> Extracted information

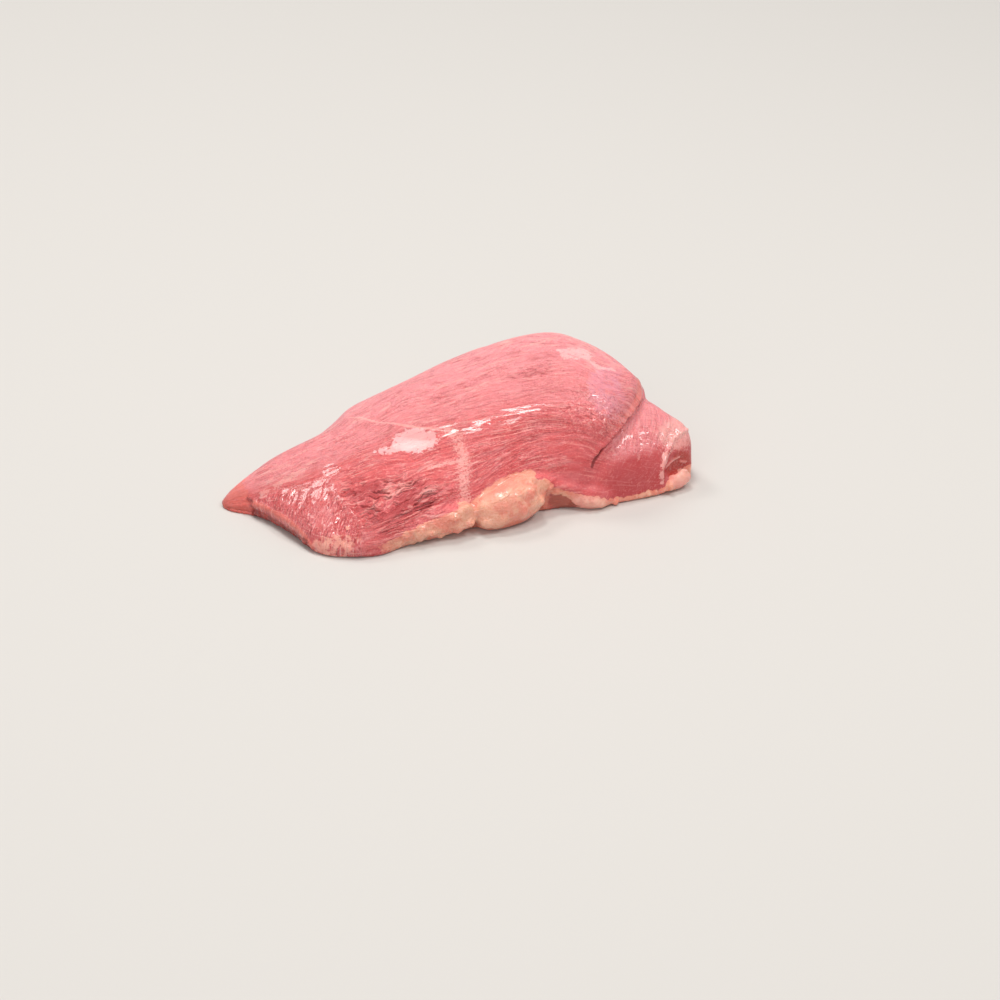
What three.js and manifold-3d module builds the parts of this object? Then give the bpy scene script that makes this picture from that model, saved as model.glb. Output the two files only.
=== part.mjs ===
---
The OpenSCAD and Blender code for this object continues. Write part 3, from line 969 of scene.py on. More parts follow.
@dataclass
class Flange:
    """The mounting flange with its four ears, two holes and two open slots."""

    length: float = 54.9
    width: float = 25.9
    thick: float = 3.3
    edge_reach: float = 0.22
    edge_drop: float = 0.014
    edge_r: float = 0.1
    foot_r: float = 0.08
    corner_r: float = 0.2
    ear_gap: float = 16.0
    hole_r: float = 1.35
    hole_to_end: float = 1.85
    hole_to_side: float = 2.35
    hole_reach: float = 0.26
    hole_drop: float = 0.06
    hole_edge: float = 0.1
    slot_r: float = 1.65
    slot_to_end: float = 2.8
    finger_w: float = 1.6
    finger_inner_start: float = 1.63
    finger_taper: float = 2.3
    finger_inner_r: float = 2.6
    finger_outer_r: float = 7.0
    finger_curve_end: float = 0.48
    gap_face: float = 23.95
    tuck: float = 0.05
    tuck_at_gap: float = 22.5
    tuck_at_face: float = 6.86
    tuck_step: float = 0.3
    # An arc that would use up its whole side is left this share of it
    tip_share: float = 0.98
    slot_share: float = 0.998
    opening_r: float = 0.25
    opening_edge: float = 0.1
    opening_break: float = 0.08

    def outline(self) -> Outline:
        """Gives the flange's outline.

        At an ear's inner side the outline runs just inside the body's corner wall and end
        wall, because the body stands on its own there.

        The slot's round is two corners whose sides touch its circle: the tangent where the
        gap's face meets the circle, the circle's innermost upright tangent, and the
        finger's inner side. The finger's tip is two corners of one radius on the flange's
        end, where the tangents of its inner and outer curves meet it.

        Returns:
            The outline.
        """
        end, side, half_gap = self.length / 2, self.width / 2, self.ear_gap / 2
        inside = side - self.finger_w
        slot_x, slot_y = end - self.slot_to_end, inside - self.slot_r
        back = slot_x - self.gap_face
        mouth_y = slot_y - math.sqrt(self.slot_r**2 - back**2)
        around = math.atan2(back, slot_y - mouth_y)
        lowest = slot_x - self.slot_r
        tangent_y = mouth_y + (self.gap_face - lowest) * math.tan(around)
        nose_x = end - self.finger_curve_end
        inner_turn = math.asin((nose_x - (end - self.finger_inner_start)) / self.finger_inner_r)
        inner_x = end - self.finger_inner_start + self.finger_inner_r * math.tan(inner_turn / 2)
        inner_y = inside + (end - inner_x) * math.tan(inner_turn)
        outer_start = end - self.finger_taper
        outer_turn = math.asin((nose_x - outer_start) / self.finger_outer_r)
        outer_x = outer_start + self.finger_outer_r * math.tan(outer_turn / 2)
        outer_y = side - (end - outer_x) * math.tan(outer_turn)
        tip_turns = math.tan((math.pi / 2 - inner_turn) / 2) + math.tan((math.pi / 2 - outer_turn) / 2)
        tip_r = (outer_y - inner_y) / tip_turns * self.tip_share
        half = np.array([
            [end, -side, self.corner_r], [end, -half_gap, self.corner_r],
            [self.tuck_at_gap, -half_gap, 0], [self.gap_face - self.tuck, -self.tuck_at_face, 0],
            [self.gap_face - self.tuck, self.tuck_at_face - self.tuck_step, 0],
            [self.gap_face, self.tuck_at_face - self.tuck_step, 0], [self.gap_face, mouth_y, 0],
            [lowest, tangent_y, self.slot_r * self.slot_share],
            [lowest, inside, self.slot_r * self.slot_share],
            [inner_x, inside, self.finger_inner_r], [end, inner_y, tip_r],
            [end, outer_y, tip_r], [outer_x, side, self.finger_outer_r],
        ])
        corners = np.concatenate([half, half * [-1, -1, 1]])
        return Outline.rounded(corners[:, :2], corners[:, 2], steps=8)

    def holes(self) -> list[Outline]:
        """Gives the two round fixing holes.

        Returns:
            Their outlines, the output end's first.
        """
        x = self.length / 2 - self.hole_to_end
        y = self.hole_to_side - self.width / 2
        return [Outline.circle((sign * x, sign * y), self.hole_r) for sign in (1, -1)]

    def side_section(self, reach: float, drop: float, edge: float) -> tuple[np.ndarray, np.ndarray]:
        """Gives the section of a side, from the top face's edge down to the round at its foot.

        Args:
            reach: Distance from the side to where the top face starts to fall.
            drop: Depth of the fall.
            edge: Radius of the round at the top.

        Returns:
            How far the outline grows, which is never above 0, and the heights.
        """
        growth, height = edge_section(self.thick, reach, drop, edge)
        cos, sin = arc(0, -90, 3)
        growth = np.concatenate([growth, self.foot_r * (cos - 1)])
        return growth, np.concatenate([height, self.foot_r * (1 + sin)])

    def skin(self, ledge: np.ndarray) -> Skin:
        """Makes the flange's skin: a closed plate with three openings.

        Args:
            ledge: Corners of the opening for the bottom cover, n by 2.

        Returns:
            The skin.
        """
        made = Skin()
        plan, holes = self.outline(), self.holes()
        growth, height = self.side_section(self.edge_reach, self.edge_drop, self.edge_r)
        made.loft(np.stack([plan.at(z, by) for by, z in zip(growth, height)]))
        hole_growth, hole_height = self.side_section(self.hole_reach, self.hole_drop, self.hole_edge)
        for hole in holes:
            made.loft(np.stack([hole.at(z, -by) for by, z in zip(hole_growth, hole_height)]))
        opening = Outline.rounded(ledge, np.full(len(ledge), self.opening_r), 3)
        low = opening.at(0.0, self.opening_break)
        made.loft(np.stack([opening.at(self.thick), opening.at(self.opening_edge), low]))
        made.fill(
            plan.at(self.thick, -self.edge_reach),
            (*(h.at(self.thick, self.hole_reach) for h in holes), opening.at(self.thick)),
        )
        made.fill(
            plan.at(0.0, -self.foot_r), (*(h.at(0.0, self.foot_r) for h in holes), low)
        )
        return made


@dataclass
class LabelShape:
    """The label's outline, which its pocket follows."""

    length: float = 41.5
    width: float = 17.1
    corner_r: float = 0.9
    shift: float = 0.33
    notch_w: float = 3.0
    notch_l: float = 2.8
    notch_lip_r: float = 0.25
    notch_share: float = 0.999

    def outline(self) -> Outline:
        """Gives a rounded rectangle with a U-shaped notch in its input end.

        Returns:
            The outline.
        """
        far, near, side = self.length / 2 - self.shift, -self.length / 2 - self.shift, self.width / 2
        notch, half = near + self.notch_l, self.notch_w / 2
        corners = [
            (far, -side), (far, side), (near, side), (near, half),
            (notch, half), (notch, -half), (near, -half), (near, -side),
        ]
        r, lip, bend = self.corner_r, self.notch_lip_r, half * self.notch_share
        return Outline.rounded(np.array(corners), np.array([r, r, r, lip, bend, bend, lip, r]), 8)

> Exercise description
Write out exactly the lines from the one with "The OpenSCAD and" through the one with "mounting flange with", including both, and no others.

> Solution to the problem
The OpenSCAD and Blender code for this object continues. Write part 3, from line 969 of scene.py on. More parts follow.
@dataclass
class Flange:
    """The mounting flange with its four ears, two holes and two open slots."""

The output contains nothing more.